Begin RECORDED INFORMATION

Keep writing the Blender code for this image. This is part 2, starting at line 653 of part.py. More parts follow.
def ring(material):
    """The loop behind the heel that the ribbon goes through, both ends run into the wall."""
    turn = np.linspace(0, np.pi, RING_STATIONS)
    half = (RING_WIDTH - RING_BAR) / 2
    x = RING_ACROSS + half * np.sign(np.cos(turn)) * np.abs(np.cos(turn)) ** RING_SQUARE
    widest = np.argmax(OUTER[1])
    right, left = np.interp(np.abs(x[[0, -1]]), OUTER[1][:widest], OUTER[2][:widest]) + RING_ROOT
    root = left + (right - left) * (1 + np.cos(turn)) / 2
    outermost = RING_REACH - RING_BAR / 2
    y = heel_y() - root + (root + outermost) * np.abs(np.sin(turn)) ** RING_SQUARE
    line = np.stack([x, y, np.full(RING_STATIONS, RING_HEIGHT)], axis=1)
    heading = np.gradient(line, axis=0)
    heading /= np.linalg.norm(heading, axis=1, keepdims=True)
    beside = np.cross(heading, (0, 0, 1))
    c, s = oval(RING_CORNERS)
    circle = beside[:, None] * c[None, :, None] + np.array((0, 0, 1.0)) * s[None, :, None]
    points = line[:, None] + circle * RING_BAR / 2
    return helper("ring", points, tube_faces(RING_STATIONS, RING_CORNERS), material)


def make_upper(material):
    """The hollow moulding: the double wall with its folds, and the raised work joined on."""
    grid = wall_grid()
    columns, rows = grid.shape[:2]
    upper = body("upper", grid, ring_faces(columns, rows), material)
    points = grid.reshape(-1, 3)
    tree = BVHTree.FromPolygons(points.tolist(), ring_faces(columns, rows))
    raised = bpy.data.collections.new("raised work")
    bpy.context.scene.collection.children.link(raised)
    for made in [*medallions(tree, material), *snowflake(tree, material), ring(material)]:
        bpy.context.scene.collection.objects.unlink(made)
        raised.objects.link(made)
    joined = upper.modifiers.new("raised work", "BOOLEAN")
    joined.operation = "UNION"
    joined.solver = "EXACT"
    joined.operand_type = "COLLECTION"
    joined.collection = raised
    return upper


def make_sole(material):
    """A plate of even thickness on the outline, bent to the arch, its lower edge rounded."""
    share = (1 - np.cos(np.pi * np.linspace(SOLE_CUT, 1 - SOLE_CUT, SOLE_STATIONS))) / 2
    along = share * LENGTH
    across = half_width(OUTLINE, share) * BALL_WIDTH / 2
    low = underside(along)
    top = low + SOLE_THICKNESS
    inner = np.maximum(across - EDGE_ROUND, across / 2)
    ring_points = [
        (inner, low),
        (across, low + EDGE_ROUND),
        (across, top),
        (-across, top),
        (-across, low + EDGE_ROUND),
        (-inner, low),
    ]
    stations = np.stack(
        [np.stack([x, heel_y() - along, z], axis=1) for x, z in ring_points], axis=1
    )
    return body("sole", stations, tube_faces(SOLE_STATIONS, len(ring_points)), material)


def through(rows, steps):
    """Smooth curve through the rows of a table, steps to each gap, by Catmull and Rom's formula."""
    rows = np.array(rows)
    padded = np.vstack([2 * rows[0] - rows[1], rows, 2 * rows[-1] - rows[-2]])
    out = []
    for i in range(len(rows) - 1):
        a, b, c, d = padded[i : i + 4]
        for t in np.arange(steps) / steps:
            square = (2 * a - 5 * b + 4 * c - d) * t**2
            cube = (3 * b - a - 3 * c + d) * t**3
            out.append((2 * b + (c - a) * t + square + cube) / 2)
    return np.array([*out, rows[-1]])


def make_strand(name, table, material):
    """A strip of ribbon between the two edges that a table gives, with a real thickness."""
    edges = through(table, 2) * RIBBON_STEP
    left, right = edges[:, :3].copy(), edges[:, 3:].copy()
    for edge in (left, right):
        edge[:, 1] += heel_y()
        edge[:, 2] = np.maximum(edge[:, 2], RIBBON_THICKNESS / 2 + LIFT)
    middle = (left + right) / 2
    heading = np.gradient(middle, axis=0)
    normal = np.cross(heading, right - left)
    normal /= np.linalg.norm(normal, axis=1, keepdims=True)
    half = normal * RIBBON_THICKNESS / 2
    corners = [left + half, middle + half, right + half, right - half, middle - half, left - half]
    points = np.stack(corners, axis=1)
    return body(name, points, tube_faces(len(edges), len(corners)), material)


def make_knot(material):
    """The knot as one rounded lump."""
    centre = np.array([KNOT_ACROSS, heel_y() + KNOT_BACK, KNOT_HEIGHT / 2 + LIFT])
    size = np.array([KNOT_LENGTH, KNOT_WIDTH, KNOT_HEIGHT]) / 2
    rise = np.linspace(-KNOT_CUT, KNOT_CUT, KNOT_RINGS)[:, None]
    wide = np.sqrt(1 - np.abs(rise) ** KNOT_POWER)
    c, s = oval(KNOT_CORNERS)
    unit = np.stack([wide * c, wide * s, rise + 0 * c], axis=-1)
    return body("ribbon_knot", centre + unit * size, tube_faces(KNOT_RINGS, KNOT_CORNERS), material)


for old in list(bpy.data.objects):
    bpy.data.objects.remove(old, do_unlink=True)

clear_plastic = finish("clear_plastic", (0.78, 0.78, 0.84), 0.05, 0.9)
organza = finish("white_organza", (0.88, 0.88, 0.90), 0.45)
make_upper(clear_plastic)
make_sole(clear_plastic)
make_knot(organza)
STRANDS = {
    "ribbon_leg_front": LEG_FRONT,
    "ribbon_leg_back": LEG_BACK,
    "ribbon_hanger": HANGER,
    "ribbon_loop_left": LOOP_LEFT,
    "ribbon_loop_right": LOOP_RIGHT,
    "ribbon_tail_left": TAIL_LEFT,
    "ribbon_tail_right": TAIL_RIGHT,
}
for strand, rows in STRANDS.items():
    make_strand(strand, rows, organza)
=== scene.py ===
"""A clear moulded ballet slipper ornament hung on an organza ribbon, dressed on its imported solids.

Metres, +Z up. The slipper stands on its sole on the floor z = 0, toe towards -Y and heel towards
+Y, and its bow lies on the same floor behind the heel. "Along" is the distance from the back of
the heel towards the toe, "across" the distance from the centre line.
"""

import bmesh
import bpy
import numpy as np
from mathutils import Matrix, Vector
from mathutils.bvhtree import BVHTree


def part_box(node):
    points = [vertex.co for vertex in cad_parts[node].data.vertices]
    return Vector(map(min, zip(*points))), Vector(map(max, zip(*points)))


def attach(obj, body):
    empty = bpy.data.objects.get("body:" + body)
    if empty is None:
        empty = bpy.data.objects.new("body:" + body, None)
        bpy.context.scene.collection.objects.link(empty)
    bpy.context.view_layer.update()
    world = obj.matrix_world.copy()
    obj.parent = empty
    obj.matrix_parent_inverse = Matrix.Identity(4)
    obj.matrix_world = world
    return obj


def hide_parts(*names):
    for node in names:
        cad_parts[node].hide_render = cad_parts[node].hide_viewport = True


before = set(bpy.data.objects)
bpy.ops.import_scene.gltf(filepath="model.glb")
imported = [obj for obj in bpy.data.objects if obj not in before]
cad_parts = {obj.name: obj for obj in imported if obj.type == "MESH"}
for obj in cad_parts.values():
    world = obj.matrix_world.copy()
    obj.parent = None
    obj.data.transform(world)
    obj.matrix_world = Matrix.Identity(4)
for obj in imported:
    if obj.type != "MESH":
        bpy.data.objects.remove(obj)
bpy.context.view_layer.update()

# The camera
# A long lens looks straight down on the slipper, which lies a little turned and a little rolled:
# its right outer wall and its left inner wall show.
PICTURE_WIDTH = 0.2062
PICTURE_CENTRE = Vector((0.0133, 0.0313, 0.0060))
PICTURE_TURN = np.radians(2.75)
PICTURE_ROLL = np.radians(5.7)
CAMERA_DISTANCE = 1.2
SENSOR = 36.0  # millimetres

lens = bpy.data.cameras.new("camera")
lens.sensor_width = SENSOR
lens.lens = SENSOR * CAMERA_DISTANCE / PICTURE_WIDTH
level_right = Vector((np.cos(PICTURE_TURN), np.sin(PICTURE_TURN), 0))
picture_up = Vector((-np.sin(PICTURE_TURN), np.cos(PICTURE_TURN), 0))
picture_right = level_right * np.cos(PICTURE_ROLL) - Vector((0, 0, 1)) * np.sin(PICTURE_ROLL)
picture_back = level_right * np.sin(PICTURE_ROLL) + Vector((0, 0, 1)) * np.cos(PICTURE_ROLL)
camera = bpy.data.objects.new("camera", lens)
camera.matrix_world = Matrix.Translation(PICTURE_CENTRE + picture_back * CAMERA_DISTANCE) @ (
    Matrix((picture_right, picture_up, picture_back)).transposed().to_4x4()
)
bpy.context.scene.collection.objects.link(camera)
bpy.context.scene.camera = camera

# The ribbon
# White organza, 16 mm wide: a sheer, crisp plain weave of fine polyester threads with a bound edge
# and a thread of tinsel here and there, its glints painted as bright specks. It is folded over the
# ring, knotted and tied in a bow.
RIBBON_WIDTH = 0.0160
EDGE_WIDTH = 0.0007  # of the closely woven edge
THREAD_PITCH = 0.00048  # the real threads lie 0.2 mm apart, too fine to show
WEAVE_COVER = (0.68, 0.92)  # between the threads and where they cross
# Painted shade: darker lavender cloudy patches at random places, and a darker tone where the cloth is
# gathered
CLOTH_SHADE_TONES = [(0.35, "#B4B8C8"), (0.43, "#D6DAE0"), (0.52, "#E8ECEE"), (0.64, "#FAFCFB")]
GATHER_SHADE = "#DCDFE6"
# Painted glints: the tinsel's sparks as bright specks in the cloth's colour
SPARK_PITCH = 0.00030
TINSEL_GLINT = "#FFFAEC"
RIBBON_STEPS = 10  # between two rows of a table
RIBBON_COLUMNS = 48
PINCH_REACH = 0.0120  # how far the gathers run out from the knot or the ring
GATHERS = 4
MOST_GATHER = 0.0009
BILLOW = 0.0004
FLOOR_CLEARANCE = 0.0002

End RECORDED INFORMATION

Exactly the lines from the line containing "0.84), 0.05, 0.9)" to the line containing "points = [vertex.co", both included, are to be set down; no other line belongs in the answer.

clear_plastic = finish("clear_plastic", (0.78, 0.78, 0.84), 0.05, 0.9)
organza = finish("white_organza", (0.88, 0.88, 0.90), 0.45)
make_upper(clear_plastic)
make_sole(clear_plastic)
make_knot(organza)
STRANDS = {
    "ribbon_leg_front": LEG_FRONT,
    "ribbon_leg_back": LEG_BACK,
    "ribbon_hanger": HANGER,
    "ribbon_loop_left": LOOP_LEFT,
    "ribbon_loop_right": LOOP_RIGHT,
    "ribbon_tail_left": TAIL_LEFT,
    "ribbon_tail_right": TAIL_RIGHT,
}
for strand, rows in STRANDS.items():
    make_strand(strand, rows, organza)
=== scene.py ===
"""A clear moulded ballet slipper ornament hung on an organza ribbon, dressed on its imported solids.

Metres, +Z up. The slipper stands on its sole on the floor z = 0, toe towards -Y and heel towards
+Y, and its bow lies on the same floor behind the heel. "Along" is the distance from the back of
the heel towards the toe, "across" the distance from the centre line.
"""

import bmesh
import bpy
import numpy as np
from mathutils import Matrix, Vector
from mathutils.bvhtree import BVHTree


def part_box(node):
    points = [vertex.co for vertex in cad_parts[node].data.vertices]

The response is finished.